Statement Of Senator Patrick Leahy
In Opposition To The Graham Amendment
November 15, 2005
Mr. President, I
commend my colleagues across the aisle who are attempting to address
the treatment of detainees in U.S. custody, despite resistance from
members of their own party and the strong opposition of the White
House. I know Senator Graham has worked closely with Senator McCain
and others to give our troops the clear guidance they need to
effectively detain and interrogate enemy prisoners, and I commend
him for that. The Legislative Branch has not met its obligation of
oversight and policymaking in this area. For months, Senator Graham
has been prodding the Congress to take action. He is one of the few
members of his party to forcefully speak out on the need to change
the Administration’s policies.
While I support
Senator Graham’s efforts on these issues, I cannot support his
amendment to strip federal courts of the authority to consider a
habeas petition from detainees being held in U.S. custody as enemy
combatants.
The Graham
amendment would deny prisoners who the Administration claims are
unlawful combatants the right to challenge their detention. At no
time in the history of this Nation have habeas rights been
permanently cut off from a group of prisoners. Even President
Lincoln’s suspension of habeas was temporary. The Supreme Court has
held numerous times that enemy combatants can challenge their
detention.
Many of my
colleagues across the aisle argue that terrorists do not deserve
access to our federal courts. This argument would be far more
persuasive if all of the detainees at Guantanamo Bay were
terrorists. Unfortunately, many of them are almost certainly not.
Numerous press accounts have quoted unnamed officials who believe
that a significant percentage of those detained at Guantanamo do not
have a connection to terrorism. And yet they have been held for
years without the right to challenge their detention in a fair and
impartial hearing, a situation that does significant harm to our
Nation’s reputation as a leader in human rights and which puts our
own soldiers at risk.
Filing a writ of
habeas corpus is often the detainee’s only opportunity to openly
challenge the basis for his detention. Providing detainees this
right is not about coddling terrorists – it is about showing the
world that we are a nation of laws and that that we are willing to
uphold the values that we urge other nations to follow.
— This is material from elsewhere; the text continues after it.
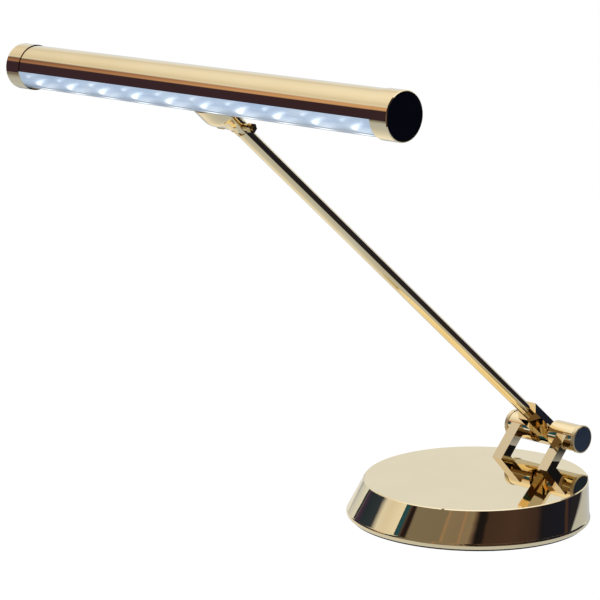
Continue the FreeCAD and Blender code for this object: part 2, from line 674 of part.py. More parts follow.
# Cross screw with its knurled knob on one side and the nut on the other.
scr = xcyl("tilt_screw_solid", "screw_radius", "screw_length", -dims["screw_left"], 0.0, TILT)
scr.Placement = FreeCAD.Placement(NECK + ARM_ROT.multVec(V(-dims["screw_left"], 0, TILT)),
                                  ARM_ROT.multiply(FreeCAD.Rotation(V(0, 1, 0), 90)))
keep(scr, "tilt_screw")

knob = body("knob_blank")
s_kb = sketch(knob, "XZ_Plane")
ko, ki, kf = -dims["knob_outer"], -dims["knob_inner"], -dims["knob_face"]
kr, kc, sr = dims["knob_radius"], dims["knob_collar"], dims["screw_radius"]
sl = -dims["screw_left"]
outline(s_kb, [(ko, 0.0), (ko, kr - 0.5), (ko + 0.5, kr), (ki - 0.4, kr), (ki, kr - 0.4), (ki, kc), (kf, kc),
               (kf, sr), (sl, sr), (sl, 0.0)])
turn(knob, s_kb, "H_Axis")
doc.recompute()
v_k = knob.Shape.Volume
s_kn = sketch(knob, "YZ_Plane", 0.0, 0.0, ko)
g = s_kn.addGeometry(Part.Circle(V(0, kr + 0.1, 0), V(0, 0, 1), dims["knob_notch"]), False)
constrain(s_kn, "DistanceX", g, 3, 0.0)
constrain(s_kn, "DistanceY", g, 3, kr + 0.1)
s_kn.addConstraint(Sketcher.Constraint("Radius", g, dims["knob_notch"]))
pk = pocket(knob, s_kn, ki - ko, back=True)
doc.recompute()
if not knob.Shape.Volume < v_k - 0.2:
    raise RuntimeError("knurl notch took nothing away")
pat = knob.newObject("PartDesign::PolarPattern", "knob_knurl")
pat.Originals = [pk]
pat.Axis = (plane(knob, "X_Axis"), [""])
pat.Angle = 360.0
pat.Occurrences = 20
knob.Tip = pat
doc.recompute()
knob.Placement = FreeCAD.Placement(NECK + ARM_ROT.multVec(V(0, 0, TILT)), ARM_ROT)
keep(knob, "tilt_knob")

nutb = body("tilt_nut_blank")
s_nt = sketch(nutb, "YZ_Plane", 0.0, 0.0, "nut_inner")
nc = dims["nut_flat"] / math.cos(math.pi / 6)
outline(s_nt, [(nc * math.cos(math.radians(60 * k)), nc * math.sin(math.radians(60 * k))) for k in range(6)])
pad(nutb, s_nt, dims["nut_outer"] - dims["nut_inner"])
s_nc = sketch(nutb, "YZ_Plane", 0.0, 0.0, "nut_face")
ring_of(s_nc, "nut_collar")
pad(nutb, s_nc, dims["nut_inner"] - dims["nut_face"])
doc.recompute()
v_n = nutb.Shape.Volume
s_nh = sketch(nutb, "YZ_Plane", 0.0, 0.0, 0.0)
ring_of(s_nh, "tilt_hole")
pocket(nutb, s_nh, 30.0, mid=True)
doc.recompute()
drop(10, v_n, nutb.Shape.Volume, "nut hole")
nutb.Placement = FreeCAD.Placement(NECK + ARM_ROT.multVec(V(0, 0, TILT)), ARM_ROT)
keep(nutb, "tilt_nut")

HX, HY, HZ = HEAD.x, HEAD.y, HEAD.z


def at_head(obj, x=0.0):
    obj.Placement = FreeCAD.Placement(V(x, HY, HZ), obj.Placement.Rotation)
    return obj


# Outer tube with its window.
shade = body("shade_tube")
s_sh = sketch(shade, "YZ_Plane")
ring_of(s_sh, "shade_radius")
ring_of(s_sh, "shade_bore")
pad(shade, s_sh, 2 * dims["shade_half"], mid=True)
doc.recompute()
v_s = shade.Shape.Volume
s_wd = sketch(shade, "YZ_Plane")
w0, w1 = dims["window_top"], dims["window_bottom"]
outline(s_wd, [(0.0, 0.0), ray(w0, 16), ray(w0 - 28, 19), ray((w0 + w1) / 2, 22), ray(w1 + 28, 19), ray(w1, 16)])
pocket(shade, s_wd, 2 * dims["window_half"], mid=True)
doc.recompute()
drop(3000, v_s, shade.Shape.Volume, "window")
place(shade, 0.0, HY, HZ)
keep(shade, "shade_tube")

clear = body("clear_tube")
s_cl = sketch(clear, "YZ_Plane")
ring_of(s_cl, "clear_radius")
ring_of(s_cl, "clear_bore")
pad(clear, s_cl, 2 * dims["clear_half"], mid=True)
place(clear, 0.0, HY, HZ)
keep(clear, "clear_tube")

# Light engine: aluminium bar behind the board, board, emitters, white liner.
nrm = math.radians(dims["led_normal"])
NY, NZ = -math.cos(nrm), math.sin(nrm)          # the direction the emitters face
sink_ang = math.degrees(math.atan2(NZ, NY))     # of the facing direction, from +Y
FACE = FreeCAD.Rotation(V(1, 0, 0), sink_ang)   # local +Y is the facing direction

sink_round = xcyl("sink_round", "sink_radius", 2 * dims["sink_half"], -dims["sink_half"])
sink_cutter = block("sink_cutter", 400.0, 40.0, 40.0, -200.0, -dims["sink_gap"], -20.0)
sink = cut("sink_cut", sink_round, sink_cutter)
groove1 = block("sink_groove_a", 400.0, 4.0, 1.2, -200.0, -12.0, 2.2)
groove2 = block("sink_groove_b", 400.0, 4.0, 1.2, -200.0, -12.0, -0.6)
groove3 = block("sink_groove_c", 400.0, 4.0, 1.2, -200.0, -12.0, -3.4)
sink = cut("sink_finned", sink, fuse("sink_grooves", groove1, groove2, groove3))
sink.Placement = FreeCAD.Placement(V(0, HY, HZ), FACE)
keep(sink, "led_heat_sink")

board = block("board_solid", 2 * dims["sink_half"], "board_thick", "board_width")
board.Placement = FreeCAD.Placement(V(0, HY, HZ) + FACE.multVec(
    V(-dims["sink_half"], -dims["sink_gap"], -dims["board_width"] / 2)), FACE)
keep(board, "led_board")

leds = []
for k in range(10):
    xk = (k - 4.5) * dims["led_pitch"]
    d = block("led_%02d" % k, "led_size", "led_thick", "led_size")
    d.Placement = FreeCAD.Placement(V(0, HY, HZ) + FACE.multVec(
        V(xk - dims["led_size"] / 2, -dims["sink_gap"] + dims["board_thick"], -dims["led_size"] / 2)), FACE)
    leds.append(d)
keep(group("led_group", *leds), "led_emitters")

liner = body("liner_blank")
s_li = sketch(liner, "YZ_Plane")
la, lbb = math.radians(dims["liner_from"]), math.radians(dims["liner_to"])


def yz(deg_rad, r):
    return V(-r * math.cos(deg_rad), r * math.sin(deg_rad), 0)


ro, ri = dims["liner_outer"], dims["liner_inner"]
mid = (la + lbb) / 2
l0 = s_li.addGeometry(Part.Arc(yz(la, ro), yz(mid, ro), yz(lbb, ro)), False)
l1 = s_li.addGeometry(Part.LineSegment(yz(lbb, ro), yz(lbb, ri)), False)
l2 = s_li.addGeometry(Part.Arc(yz(lbb, ri), yz(mid, ri), yz(la, ri)), False)
l3 = s_li.addGeometry(Part.LineSegment(yz(la, ri), yz(la, ro)), False)
for g in (l0, l1, l2, l3):
    s_li.addConstraint(Sketcher.Constraint("Block", g))
pad(liner, s_li, 2 * dims["liner_half"], mid=True)
place(liner, 0.0, HY, HZ)
keep(liner, "head_reflector")


def turned_x(name, pts, sign, node):
    """Ring about the head axis from (x, radius) corners, mirrored for the left."""
    b = body(name)
    s = sketch(b, "XY_Plane")
    if sign < 0:
        pts = [("-" + x if isinstance(x, str) else -x, y) for x, y in pts]
    outline(s, pts)
    turn(b, s, "H_Axis")
    place(b, 0.0, HY, HZ)
    return keep(b, node)


for side, sign in (("left", -1), ("right", 1)):
    ce = dims["cap_end"]
    ed = dims["cap_edge"]
    turned_x("cap_%s_turned" % side,
             [("cap_start", "shade_radius"), ("cap_start", "cap_radius"), (ce - ed, "cap_radius"),
              ("cap_end", dims["cap_radius"] - ed), ("cap_end", "cap_seat"), ("cap_web_out", "cap_seat"),
              ("cap_web_out", "cap_web_bore"), ("cap_web_in", "cap_web_bore"), ("cap_web_in", "shade_radius")],
             sign, "end_cap_%s" % side)
    x0 = dims["cap_web_out"]
    turned_x("disc_%s_turned" % side,
             [(x0, 0.0), (x0, "disc_radius"), (x0 + dims["disc_thick"] - 0.3, "disc_radius"),
              (x0 + dims["disc_thick"], dims["disc_radius"] - 0.3), (x0 + dims["disc_thick"], 0.0)],
             sign, "cap_disc_%s" % side)
    turned_x("holder_%s_turned" % side,
             [("holder_in", "holder_bore"), ("holder_in", "holder_radius"), ("holder_out", "holder_radius"),
              ("holder_out", "holder_bore")], sign, "tube_holder_%s" % side)

# Soft rings around the light engine near both ends of the clear tube, cut flat
# where the heat sink passes.
for side, sign in (("left", -1), ("right", 1)):
    x0 = dims["seal_in"] if sign > 0 else -dims["seal_out"]
    outer = xcyl("seal_%s_outer" % side, "seal_radius", 2.4, x0)
    inner = xcyl("seal_%s_inner" % side, "seal_bore", 10.0, x0 - 4)
    trim = block("seal_%s_trim" % side, 40.0, 40.0, 60.0, x0 - 10, -40.0, -30.0)
    trim.Placement = FreeCAD.Placement(V(x0 - 10, -40.0 + 0.5 - dims["sink_gap"] + dims["board_thick"] + 1.0, -30), FreeCAD.Rotation())
    seal = cut("seal_%s_cut" % side, cut("seal_%s_ring" % side, outer, inner), trim)
    seal.Placement = FreeCAD.Placement(V(0, HY, HZ), FACE)
    keep(seal, "tube_seal_%s" % side)

doc.recompute()

# ------------------------------------------------------------ check and write
bad = []
for o in doc.Objects:
    if "Invalid" in o.State or "Error" in o.State:
        bad.append(o.Name + " " + ",".join(o.State))
for name, o in NODES.items():
    shp = o.Shape
    if shp.isNull() or not shp.isValid() or shp.Volume <= 0:
        bad.append(name + " shape")
if bad:
    raise RuntimeError("not sound: " + "; ".join(bad))

os.makedirs("parts", exist_ok=True)
total = Part.makeCompound([o.Shape for o in NODES.values()]).BoundBox
for name, o in NODES.items():
    o.Shape.exportStep("parts/%s.step" % name)
    bb = o.Shape.BoundBox
    print("%-20s solids %2d  vol %10.1f  x %.1f..%.1f y %.1f..%.1f z %.1f..%.1f" %
          (name, len(o.Shape.Solids), o.Shape.Volume, bb.XMin, bb.XMax, bb.YMin, bb.YMax, bb.ZMin, bb.ZMax))
print("nodes", len(NODES), "box", total)
print("head axis", HEAD, "tilt axis", NECK + ARM_ROT.multVec(V(0, 0, TILT)))
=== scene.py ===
import bpy
import math
from mathutils import Matrix, Vector

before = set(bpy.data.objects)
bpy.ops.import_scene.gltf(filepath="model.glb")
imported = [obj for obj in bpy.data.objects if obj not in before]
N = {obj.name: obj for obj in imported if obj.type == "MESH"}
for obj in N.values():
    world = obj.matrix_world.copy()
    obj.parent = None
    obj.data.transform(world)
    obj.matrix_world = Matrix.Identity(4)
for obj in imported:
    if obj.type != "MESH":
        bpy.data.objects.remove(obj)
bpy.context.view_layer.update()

scene = bpy.context.scene
scene.view_settings.view_transform = "Standard"
scene.view_settings.look = "None"
scene.view_settings.exposure = 0.0
scene.view_settings.gamma = 1.0

# ------------------------------------------------------------------ node tools
MM = 0.001
PIVOT = Vector((0.0, 0.076, 0.0444))
ELEV = math.radians(39.1)
ALONG = Vector((0.0, -math.cos(ELEV), math.sin(ELEV)))
HEAD = PIVOT + ALONG * 0.395


class Tree:
    """Small helper that adds shader nodes and links them."""

    def __init__(self, owner):
        owner.use_nodes = True
        self.t = owner.node_tree
        self.t.nodes.clear()

    def add(self, kind, **props):
        n = self.t.nodes.new(kind)
        for k, v in props.items():
            setattr(n, k, v)
        return n

    def link(self, a, b):
        self.t.links.new(a, b)

    def math(self, op, a, b=None, c=None, clamp=False):
        n = self.add("ShaderNodeMath", operation=op)
        n.use_clamp = clamp
        for i, v in enumerate((a, b, c)):
            if v is None:
                continue
            if isinstance(v, (int, float)):
                n.inputs[i].default_value = v
            else:
                self.link(v, n.inputs[i])
        return n.outputs[0]

    def mix(self, fac, a, b, blend="MIX"):
        n = self.add("ShaderNodeMix", data_type="RGBA", blend_type=blend)
        for sock, v in ((n.inputs[0], fac), (n.inputs[6], a), (n.inputs[7], b)):
            if isinstance(v, (int, float)):
                sock.default_value = v
            elif isinstance(v, tuple):
                sock.default_value = (v[0], v[1], v[2], 1.0)
            else:
                self.link(v, sock)
        return n.outputs[2]

    def ramp(self, fac, stops, interp="LINEAR"):
        n = self.add("ShaderNodeValToRGB")
        cr = n.color_ramp
        cr.interpolation = interp
        while len(cr.elements) > 1:
            cr.elements.remove(cr.elements[-1])
        cr.elements[0].position = stops[0][0]
        cr.elements[0].color = self._rgba(stops[0][1])
        for p, c in stops[1:]:
            e = cr.elements.new(p)
            e.color = self._rgba(c)
        self.link(fac, n.inputs[0])
        return n.outputs[0]

    @staticmethod
    def _rgba(c):
        if isinstance(c, (int, float)):
            return (c, c, c, 1.0)
        return (c[0], c[1], c[2], 1.0)

    def noise(self, vec, scale, detail=3.0, rough=0.5):
        n = self.add("ShaderNodeTexNoise")
        n.inputs["Scale"].default_value = scale
        n.inputs["Detail"].default_value = detail
        n.inputs["Roughness"].default_value = rough
        self.link(vec, n.inputs["Vector"])
        return n.outputs["Fac"]

    def coords(self):
        return self.add("ShaderNodeTexCoord").outputs["Object"]

    def mapped(self, vec, scale=(1, 1, 1), rot=(0, 0, 0), loc=(0, 0, 0)):
        n = self.add("ShaderNodeMapping")
        n.inputs["Scale"].default_value = scale
        n.inputs["Rotation"].default_value = rot
        n.inputs["Location"].default_value = loc
        self.link(vec, n.inputs["Vector"])
        return n.outputs["Vector"]

    def bump(self, height, strength, distance):
        n = self.add("ShaderNodeBump")
        n.inputs["Strength"].default_value = strength
        n.inputs["Distance"].default_value = distance
        self.link(height, n.inputs["Height"])
        return n.outputs["Normal"]


def material(name):
    m = bpy.data.materials.new(name)
    return m, Tree(m)


def output(t, shader):
    o = t.add("ShaderNodeOutputMaterial")
    t.link(shader, o.inputs["Surface"])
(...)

It is about
honoring and respecting the principles that are part of our heritage
as Americans and that have been a beacon to the rest of the world.
Allowing a detainee to file a habeas petition provides legitimacy to
our detention system and quells speculation that we are holding
innocent people in secret prisons without any right to due process.
Some members of
the Senate have argued that these prisoners should be tried in the
military justice system. I think that we could all agree on such a
course if the Administration had worked with Congress from the start
and established with our approval procedures that are fair and
consistent with our tradition of military justice. I introduced a
bill in the 107th Congress to do just that. So did
Senator Specter. The fact is that the system that has been
established by the Administration to try individuals held at
Guantanamo is not a system that reflects our values. It does not
give due process or independent review.
Everyone in
Congress agrees that we must capture and detain terrorist suspects,
but it can and should be done in accord with the laws of war and in
a manner that upholds our commitment to the rule of law. The
Judiciary Committee held a hearing on detainee issues in June. At
that hearing, Senator Graham said that once enemy combatant status
has been conferred upon someone, “it is almost impossible not to
envision that some form of prosecution would follow.” He continued,
“We can do this and be a rule of law nation. We can prove to the
world that even among the worst people in the world, the rule of law
is not an inconsistent concept.” I agree with Senator Graham, but I
strongly believe that in order to uphold our commitment to the rule
of law, we must allow detainees the right to challenge their
detention in federal court.
As Chairman
Specter noted on the floor last week, there are existing procedures
under habeas corpus that have been upheld by the Supreme Court, that
do not invite frivolous claims, and that are appropriate. Senator
Graham’s amendment would not only restrict habeas in a manner never
done before in our Nation, but, as the Chairman of the Judiciary
Committee said last week, it would open a Pandora’s box.
The Chairman is
right. He spoke forcefully again this morning about the danger of
such court stripping efforts. We must not rush to change a legal
right that predates our Constitution. Creating one exemption to the
Great Writ only invites more. The Judiciary Committee has
jurisdiction over habeas corpus and it should have the first
opportunity to review any proposed changed carefully and
thoroughly. Although congressional action on the issue of foreign
detainees is long overdue, we must not act hastily when the Great
Writ – something that protects us all – is at stake.
I ask unanimous
consent to place in the record a letter from the deans of four of
our Nation’s most prestigious law school that articulates the
dangers of adopting the Graham amendment.